Since Sen. Obama has neither renounced his U.S. citizenship nor sworn an oath of allegiance to Kenya, his Kenyan citizenship automatically expired on Aug. 4, 1982.”

At that point, some of us saw this statement as the first factual statement that might prove Mr. Obama is in fact not a natural born citizen.  Many scholars and legal minds believe that to be a natural born citizen of this country and therefore eligible under Article II, Section I, Clause 5 of the U.S. Constitution to be President of the United States that both parents must be U.S. Citizens at the time of the child’s birth and the child must be born on U.S. soil.  Although citizenship has been adjudicated in the courts, and has been referenced in the U.S. Constitution and its amendments, a definition for natural born citizen has never been completely and clearly defined in the U.S. Constitution, nor in its amendments nor in the courts.  In fact, it seems that with respect to the U.S. Constitution, its amendments and court cases that one would lean more toward the definition above then otherwise.

As a result, there are many in the United States and abroad that fear that President Obama is not a natural born citizen and is therefore usurping the Office of President of the United States.  This present situation does not mean that President Obama is aware that he may not be a natural born citizen nor that he is aware that he may be usurping the office.  It simply means that his eligibility is in question and that this question in turn has important if not critical implications for our Constitution, our Republic and our Country.

Case in point, there are numerous lawsuits already in the courts regarding President Obama’s eligibility.  In one, if not more of those suits, military personnel have been called upon to join the lawsuits as plaintiffs in order to meet standing requirements.  In one instance, it was misreported via the Internet that an Officer Easterling was defying Presidential orders leaving him open to potential prosecution under the Uniform Code of Military Justice.  Our military is made up of honorable men and women whom may believe they have a special duty to pursue litigation to determine President Obama’s eligibility thereby opening themselves up to potential prosecution.

After researching the matter, and in particular reviewing the research of Attorney Leo Donofrio, it has been determined that members of the U.S. Military hold no special duty or standing to bring about litigation regarding President Obama’s eligibility.  What has been determined is that once President Obama was elected (not by popular vote or by state popular vote but) by the electoral college system provided for in the U.S. Constitution (and subsequently took the oath of office), the means by which to remove a usurper of the Office of the President of the United States is the District of Columbia’s Quo Warranto statute.  Furthermore the statute states in part that:

only the United States attorney and/or the US Attorney General have the authority, without requesting leave of the court, to institute this action.

Furthermore, the following sums up the research done with respect to Quo Warranto and citizenship issues:

1.    In accordance with the separation of powers (Executive, Legislative and Judicial branches) of our government as put forth in the U.S. Constitution, the United States Congress exercised their legislative power to deal with a usurper including but not limited to the President of the United States by establishing the Quo Warranto statute, DC Code Sections:  16-3501, 16-3502 and 16-3503.

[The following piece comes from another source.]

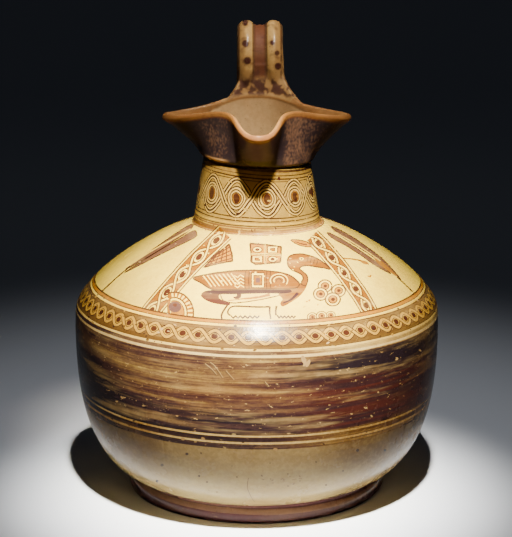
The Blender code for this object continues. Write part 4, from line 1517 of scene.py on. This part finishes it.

2.   Only you Mr. Taylor and/or present Attorney General Mr. Eric Holder have the proper jurisdiction and Constitutional and judicial powers to adjudicate this matter in the best interests of this nation and her citizenry.  You have a special duty to bring forth this action.

3.    No case can be brought directly by the U.S. Supreme Court on this matter as the U.S. Supreme Court does not possess original jurisdiction to issue a writ of Quo Warranto and would be violating separation of powers of the three branches of government (Executive, Legislative and Judicial branches).  The Congress has exercised their legislative powers and you and Attorney General Holder now hold the judicial means under Quo Warranto to proceed with the matter.

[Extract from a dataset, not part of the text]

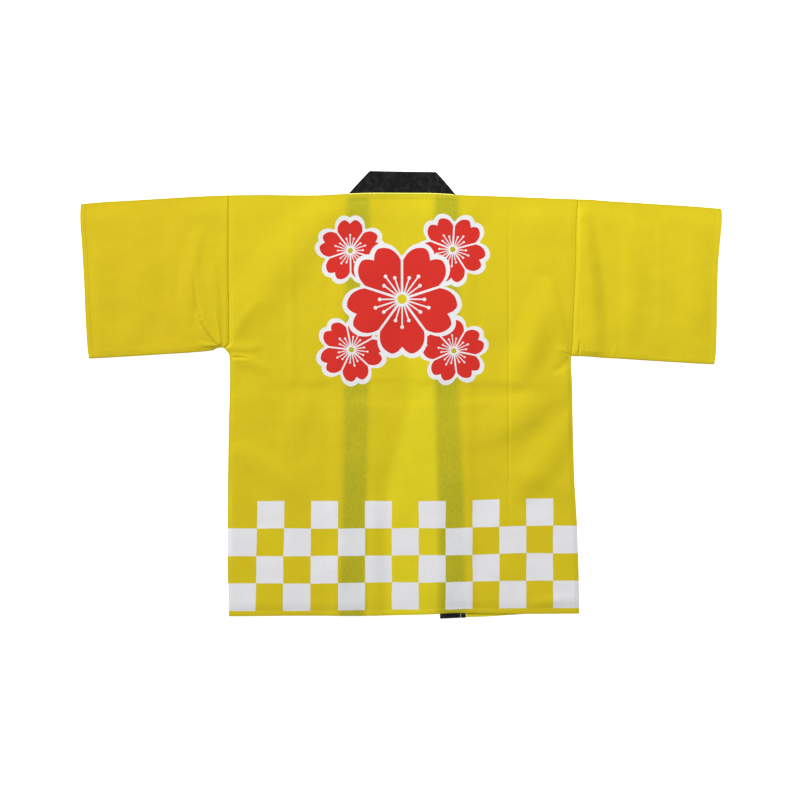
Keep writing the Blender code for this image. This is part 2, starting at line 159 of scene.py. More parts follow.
def run_outer_x(run, y):
    """Outer edge of one of the collar's two runs, where the front is sewn to it."""
    share = np.clip((y - run["hem"]) / (run["fold"] - run["hem"]), 0.0, 1.0)
    centre = run["hem_x"] + (run["neck_x"] - run["hem_x"]) * share
    return centre + run["side"] * (COLLAR_HEM_WIDTH + (COLLAR_WIDTH - COLLAR_HEM_WIDTH) * share) / 2


def node(tree, kind, *inputs, **settings):
    """Adds a shader node, sets it up, links or sets its inputs in turn, and gives its outputs."""
    made = tree.nodes.new("ShaderNode" + kind)
    for key, value in settings.items():
        setattr(made, key, value)
    for socket, value in zip(made.inputs, inputs):
        if isinstance(value, bpy.types.NodeSocket):
            tree.links.new(value, socket)
        elif value is not None:
            socket.default_value = value
    return made.outputs


def calc(tree, operation, *values):
    return node(tree, "Math", *values, operation=operation)[0]


def mix(tree, share, first, second, how="MIX"):
    made = tree.nodes.new("ShaderNodeMix")
    made.data_type = "RGBA"
    made.blend_type = how
    for place, value in ((0, share), (6, first), (7, second)):
        if isinstance(value, bpy.types.NodeSocket):
            tree.links.new(value, made.inputs[place])
        else:
            made.inputs[place].default_value = value
    return made.outputs[2]


def ramp(tree, value, start, end, low=0.0, high=1.0):
    """A soft step from low to high as the value goes from start to end."""
    return node(tree, "MapRange", value, start, end, low, high, interpolation_type="SMOOTHSTEP")[0]


def between(tree, value, low, high, soft):
    rise = ramp(tree, value, low - soft, low + soft)
    fall = ramp(tree, value, high - soft, high + soft, 1.0, 0.0)
    return calc(tree, "MULTIPLY", rise, fall)


def stretched_noise(tree, coordinates, scale, detail=2.0):
    """Noise drawn out along one axis by an uneven scale, as the threads of a weave are."""
    mapped = node(tree, "Mapping", coordinates, None, None, scale)[0]
    return node(tree, "TexNoise", mapped, None, 1.0, detail)[0]


def start_cotton(name, roughness, sheen):
    """A plain-weave cotton finish: its tree, coordinates, and the tone and height of its threads."""
    material = bpy.data.materials.new(name)
    material.use_nodes = True
    tree = material.node_tree
    shader = tree.nodes["Principled BSDF"]
    shader.inputs["Sheen Weight"].default_value = sheen
    shader.inputs["Sheen Roughness"].default_value = 0.45
    shader.inputs["Specular IOR Level"].default_value = 0.12
    here = node(tree, "TexCoord")[3]
    x, y, _ = node(tree, "SeparateXYZ", here)
    thread = 2.0 * math.pi / THREAD_PITCH
    across = calc(tree, "SINE", calc(tree, "MULTIPLY", x, thread))
    along = calc(tree, "SINE", calc(tree, "MULTIPLY", y, thread))
    weave = calc(tree, "MULTIPLY", across, along)
    warp = stretched_noise(tree, here, (1500.0, 60.0, 60.0))
    weft = stretched_noise(tree, here, (60.0, 1500.0, 60.0))
    slubs = calc(tree, "ADD", warp, weft)
    mottle = node(tree, "TexNoise", here, None, 16.0, 4.0, 0.6)[0]
    grain = node(tree, "TexNoise", here, None, 420.0, 3.0, 0.6)[0]
    tone = calc(tree, "MULTIPLY_ADD", slubs, 0.13, 0.82)
    tone = calc(tree, "MULTIPLY_ADD", grain, 0.10, tone)
    tone = calc(tree, "MULTIPLY_ADD", mottle, 0.10, calc(tree, "SUBTRACT", tone, 0.05))
    height = calc(tree, "MULTIPLY_ADD", slubs, 0.8, calc(tree, "MULTIPLY", weave, 0.35))
    rough = calc(tree, "MULTIPLY_ADD", mottle, 0.08, roughness - 0.04)
    tree.links.new(rough, shader.inputs["Roughness"])
    bump = node(tree, "Bump", 0.30, WEAVE_RELIEF, None, height)[0]
    return material, tree, shader, here, x, y, tone, bump


def finish_cotton(tree, shader, colour, tone, bump):
    """Gives the finish its colour, shaded by the tone of the threads, and the relief of its weave."""
    grey = node(tree, "CombineColor", tone, tone, tone)[0]
    tree.links.new(mix(tree, 1.0, colour, grey, "MULTIPLY"), shader.inputs["Base Color"])
    tree.links.new(bump, shader.inputs["Normal"])


def check_print(tree, here, x, y, colour):
    """Rows of printed white squares above the hem, standing corner to corner."""
    drift = node(tree, "TexNoise", here, None, 22.0, 1.0)[0]
    drift = calc(tree, "MULTIPLY_ADD", drift, CHECK_DRIFT, -CHECK_DRIFT / 2)
    climb = ramp(tree, x, 70 * MM, 262 * MM, 0.0, CHECK_CLIMB)
    below = calc(tree, "SUBTRACT", calc(tree, "ADD", climb, CHECK_TOP), calc(tree, "ADD", y, drift))
    lean = calc(tree, "MULTIPLY", ramp(tree, x, -60 * MM, -300 * MM, 0.0, CHECK_LEAN), below)
    column = calc(tree, "ADD", calc(tree, "ADD", x, drift), lean)
    column = calc(tree, "DIVIDE", calc(tree, "SUBTRACT", column, CHECK_LEFT), CHECK_WIDTH)
    squeezed = between(tree, x, -80 * MM, 190 * MM, 80 * MM)
    row = calc(tree, "DIVIDE", below, calc(tree, "MULTIPLY_ADD", squeezed, -CHECK_SQUEEZE, CHECK_HEIGHT))
    column = calc(tree, "MAXIMUM", column, 0.001)
    steps = calc(tree, "ADD", calc(tree, "FLOOR", column), calc(tree, "FLOOR", row))
    odd = calc(tree, "FLOORED_MODULO", steps, 2.0)
    started = calc(tree, "GREATER_THAN", row, 0.0)
    within = calc(tree, "MULTIPLY", started, calc(tree, "LESS_THAN", row, CHECK_ROWS))
    squares = calc(tree, "MULTIPLY", odd, within)
    return mix(tree, squares, colour, PRINT_WHITE), squares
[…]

4.    Finally, many have argued in accordance with the 14thAmendment to the U.S. Constitution that President Obama is a natural born citizen; however, it seems that this line of thinking cannot be argued because according to the 14thamendment it is inadmissible to assume no effect of the wording “natural born citizen” in Article II, Section I, Clause 5 of the U.S. Constitution as articulated as well as precedent setting in Chief Justice John Marshall’s written opinion in the seminal case of Marbury V. Madison.

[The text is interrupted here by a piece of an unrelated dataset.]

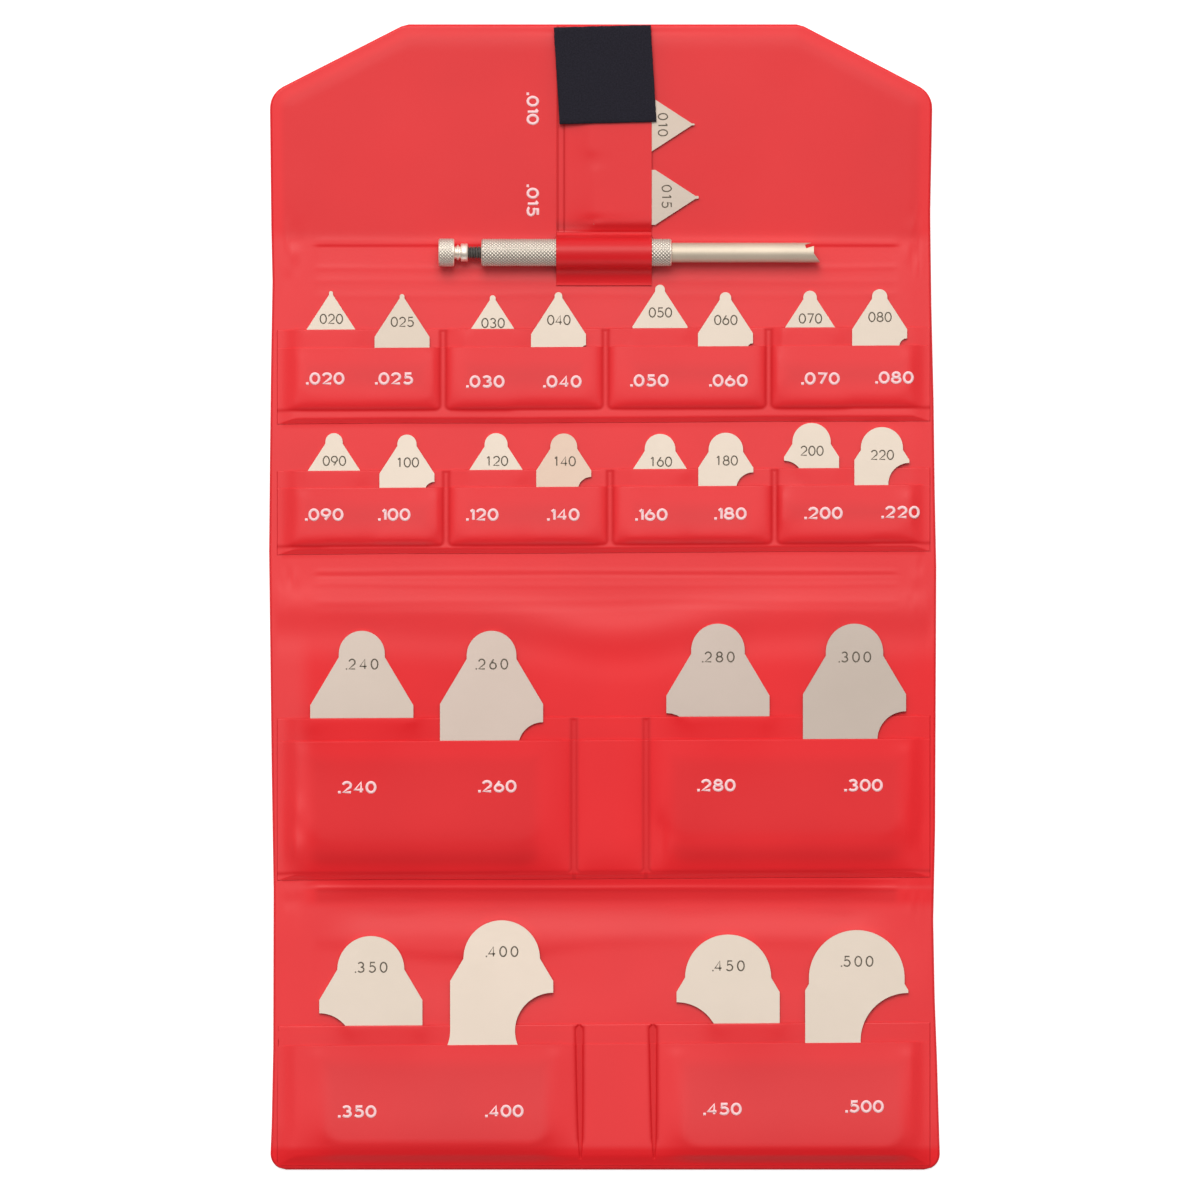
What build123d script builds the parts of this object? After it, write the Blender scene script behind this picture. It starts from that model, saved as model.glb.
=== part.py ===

Sir, I do not envy the burden placed on you by virtue of your present position as U.S. Attorney for the District of Columbia.  Mr. Taylor, you and/or Attorney General Holder have a duty to bring resolution to this matter via the judicial branch of our government through the Quo Warranto statute.  Lacking such an action on the part of you or Attorney General Holder will jeopardize upholding the supreme law of the land (our United States Constitution).  It is an awesome burden placed upon you and Attorney General Holder, but I hope that you will act on this matter to secure our laws.  If the U.S. Constitution is not upheld, then what laws will be left in our land that must be adhered to?  A nation without laws is no longer a nation.  I appreciate any consideration you give to this matter.

Sincerely,

Name Withheld in this Post

Email Address for Attorney Taylor:  dc.outreach@usdoj.gov

Email Address for Attorney General Holder:  AskDOJ@usdoj.gov

Update 3/18/2009

In order to assist you with writing your own original letter to U.S. Attorney Taylor and Attorney General Holder, your letter should follow this general construction:

  • Introduction — The introduction should include the primary element that you are requesting which is that they initiate a quo warranto action due to Barack Obama not being a natural born citizen.  The introduction can be several paragraphs long but should be tightened up as best as possible.  My Introduction really takes up about half of what I wrote and is intermixed with the crux of my arguments that should have been clearly separated into the body of my letter.  My letter could be cleaned up considerably on this point.
  • Body — The body should utilize the research from Leo Donofrio’s site clearly showing that the law leans toward the fact that President Obama is not a natural born citizen and that the quo warranto statue is the only means to remove a usurper from the Office of the Presidency of the United States.  The body can also make use of the military concerns as to why this action must be brought forth.  My letter has the Introduction and Body too much intertwined.  You can write a much better and more coherent letter than mine following these simple basic constructions of essays/letter writing.
  • Conclusion — The conclusion should reiterate that U.S. Attorney Taylor or Attorney General Holder must act on this matter.  You can utilize passionate pleas here but it also important to ensure that you are keeping to the facts of the matter in your passionate discourse.